> _DO THIS_:
Set down exactly the lines of the listing below, please, beginning with the first and ending with the line that holds "return [brightness /".

> _DATA SECTION_:
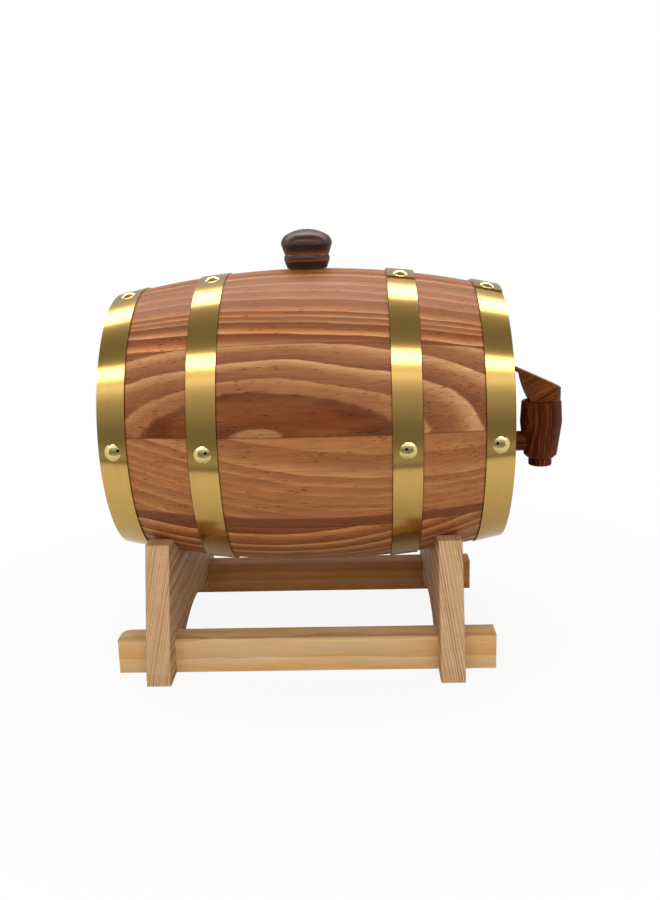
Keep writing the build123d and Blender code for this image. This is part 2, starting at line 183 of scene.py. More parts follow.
print("floor", round(floor.dimensions.x, 1), "m wide")

# %% [markdown]
# ## What the brass mirrors
# Brass shows its surroundings more than its own colour. In a studio, strips of white and grey
# paper are hung round a metal object: here they are one tube of paper along the cask, seen only
# in reflections. Its brightness is set by the angle above the front, seen from the tube's own
# axis: dim at table height, greys above that, a bright strip from 45 to 54 degrees, a dark gap, a
# second bright strip from 102 to 116 degrees, just behind the zenith, and greys down to the back.
# Towards both ends the paper is evenly bright, and the chime hoops, which slope outwards, mirror
# some of that.

# %% Tube of paper round the set
tube_radius, tube_length, tube_height = 0.5, 2.4, 0.17
tube_low, tube_span = -30.0, 240.0  # the degrees that the strips cover
tube_power = 7.3                    # the brightest strip
# (degrees above the front, brightness)
paper_strips = [
    (-30, 0.5), (-17, 0.45), (-10, 0.27), (2, 0.28), (8, 0.38), (19, 0.54), (25, 0.66), (31, 1.0),
    (36, 1.7), (41, 1.1), (44.5, 1.1), (45.5, 7.3), (54, 7.3), (55.5, 0.27), (77, 0.27), (89, 0.37),
    (101, 0.55), (102.5, 6.5), (116, 6.5), (119, 2.2), (125, 0.75), (134, 0.6), (150, 0.5), (175, 0.6),
]
side_light, side_start, side_end = 1.5, 0.75, 0.9  # the bright ends: from 0.75 m, full at 0.9 m


def tube_shape(shape):
    ends = [shape.verts.new((side * tube_length / 2, -tube_radius, tube_height)) for side in (-1, 1)]
    edge = shape.edges.new(ends)
    bmesh.ops.spin(
        shape, geom=ends + [edge], cent=(0, 0, tube_height), axis=(1, 0, 0),
        angle=2 * pi, steps=96, use_merge=True,
    )


def seen_by_mirrors_only(card):
    card.visible_camera = card.visible_diffuse = card.visible_shadow = card.visible_transmission = False


def paper_grey(brightness):
    return [brightness / tube_power] * 3 + [1.0]


strip_paper, tree = new_material("white_and_grey_paper_strips")
place = add_node(tree, "ShaderNodeTexCoord")
parts = add_node(tree, "ShaderNodeSeparateXYZ", {}, {0: place.outputs["Object"]})
height = add_node(
    tree, "ShaderNodeMath", {"operation": "SUBTRACT", 1: tube_height}, {0: parts.outputs["Z"]}
)
forward = add_node(tree, "ShaderNodeMath", {"operation": "MULTIPLY", 1: -1.0}, {0: parts.outputs["Y"]})
angle = add_node(tree, "ShaderNodeMath", {"operation": "ARCTAN2"}, {0: height, 1: forward})
spot = add_node(
    tree, "ShaderNodeMapRange",
    {"From Min": radians(tube_low), "From Max": radians(tube_low + tube_span)}, {"Value": angle},
)
strip_stops = [((above - tube_low) / tube_span, paper_grey(bright)) for above, bright in paper_strips]
strips = add_node(tree, "ShaderNodeValToRGB", {"stops": strip_stops}, {"Fac": spot})
aside = add_node(tree, "ShaderNodeMath", {"operation": "ABSOLUTE"}, {0: parts.outputs["X"]})
side_share = add_node(
    tree, "ShaderNodeMapRange",
    {"interpolation_type": "SMOOTHSTEP", "From Min": side_start, "From Max": side_end}, {"Value": aside},
)
light = add_node(
    tree, "ShaderNodeMix", {"data_type": "RGBA", 7: paper_grey(side_light)}, {0: side_share, 6: strips}
).outputs[2]
glow = add_node(tree, "ShaderNodeEmission", {"Strength": tube_power}, {"Color": light})
add_node(tree, "ShaderNodeOutputMaterial", {}, {"Surface": glow})
tube = sheet_object("paper_tube", tube_shape, strip_paper)
seen_by_mirrors_only(tube)
print("paper tube", tube_radius * 2, "m across with", len(paper_strips), "stops")

# %% [markdown]
# The hoops also mirror the front edge of the table, as a thin dark line with a dimmer strip beyond
# it, and a polished nail head mirrors the dark camera as a spot. Both are small cards that only
# mirrors see.

# %% Table edge and camera body
table_edge, tube_foot, card_height = -0.325, -0.49, 0.001
camera_card_place, camera_card_radius = (0.01, -0.46, 0.21), 0.09
# from the tube's foot to the table's edge
edge_stops = [(0.0, "#c0c0c0"), (0.68, "#bcbcbc"), (0.8, "#5c5c5c"), (0.93, "#585858"), (1.0, "#ffffff")]
camera_stops = [(0.0, "#101010"), (1.0, "#101010")]


def mirror_card(name, maker, stops, low, high):
    material, tree = new_material(name)
    place = add_node(tree, "ShaderNodeTexCoord")
    parts = add_node(tree, "ShaderNodeSeparateXYZ", {}, {0: place.outputs["Object"]})
    spot = add_node(
        tree, "ShaderNodeMapRange", {"From Min": low, "From Max": high}, {"Value": parts.outputs["Y"]}
    )
    grey = add_node(tree, "ShaderNodeValToRGB", {"stops": stops}, {"Fac": spot})
    glow = add_node(tree, "ShaderNodeEmission", {"Strength": 1.0}, {"Color": grey})
    add_node(tree, "ShaderNodeOutputMaterial", {}, {"Surface": glow})
    seen_by_mirrors_only(sheet_object(name, maker, material))


def table_edge_shape(shape):
    depth = table_edge - tube_foot
    bmesh.ops.create_grid(shape, x_segments=1, y_segments=1, size=1.0)
    bmesh.ops.scale(shape, vec=(tube_length / 2, depth / 2, 1), verts=shape.verts)
    bmesh.ops.translate(shape, vec=(0, tube_foot + depth / 2, card_height), verts=shape.verts)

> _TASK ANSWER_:
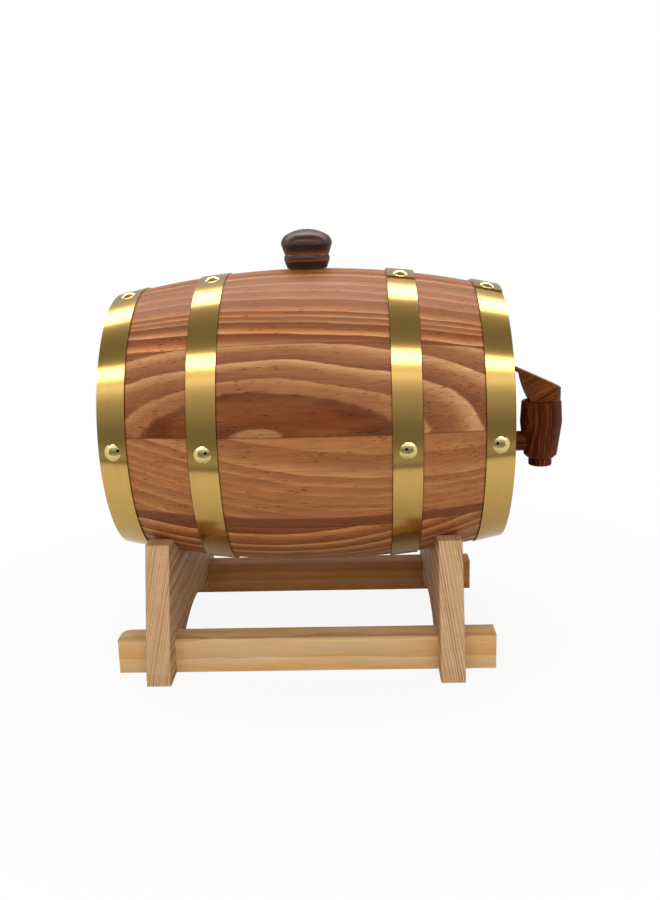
Keep writing the build123d and Blender code for this image. This is part 2, starting at line 183 of scene.py. More parts follow.
print("floor", round(floor.dimensions.x, 1), "m wide")

# %% [markdown]
# ## What the brass mirrors
# Brass shows its surroundings more than its own colour. In a studio, strips of white and grey
# paper are hung round a metal object: here they are one tube of paper along the cask, seen only
# in reflections. Its brightness is set by the angle above the front, seen from the tube's own
# axis: dim at table height, greys above that, a bright strip from 45 to 54 degrees, a dark gap, a
# second bright strip from 102 to 116 degrees, just behind the zenith, and greys down to the back.
# Towards both ends the paper is evenly bright, and the chime hoops, which slope outwards, mirror
# some of that.

# %% Tube of paper round the set
tube_radius, tube_length, tube_height = 0.5, 2.4, 0.17
tube_low, tube_span = -30.0, 240.0  # the degrees that the strips cover
tube_power = 7.3                    # the brightest strip
# (degrees above the front, brightness)
paper_strips = [
    (-30, 0.5), (-17, 0.45), (-10, 0.27), (2, 0.28), (8, 0.38), (19, 0.54), (25, 0.66), (31, 1.0),
    (36, 1.7), (41, 1.1), (44.5, 1.1), (45.5, 7.3), (54, 7.3), (55.5, 0.27), (77, 0.27), (89, 0.37),
    (101, 0.55), (102.5, 6.5), (116, 6.5), (119, 2.2), (125, 0.75), (134, 0.6), (150, 0.5), (175, 0.6),
]
side_light, side_start, side_end = 1.5, 0.75, 0.9  # the bright ends: from 0.75 m, full at 0.9 m


def tube_shape(shape):
    ends = [shape.verts.new((side * tube_length / 2, -tube_radius, tube_height)) for side in (-1, 1)]
    edge = shape.edges.new(ends)
    bmesh.ops.spin(
        shape, geom=ends + [edge], cent=(0, 0, tube_height), axis=(1, 0, 0),
        angle=2 * pi, steps=96, use_merge=True,
    )


def seen_by_mirrors_only(card):
    card.visible_camera = card.visible_diffuse = card.visible_shadow = card.visible_transmission = False


def paper_grey(brightness):
    return [brightness / tube_power] * 3 + [1.0]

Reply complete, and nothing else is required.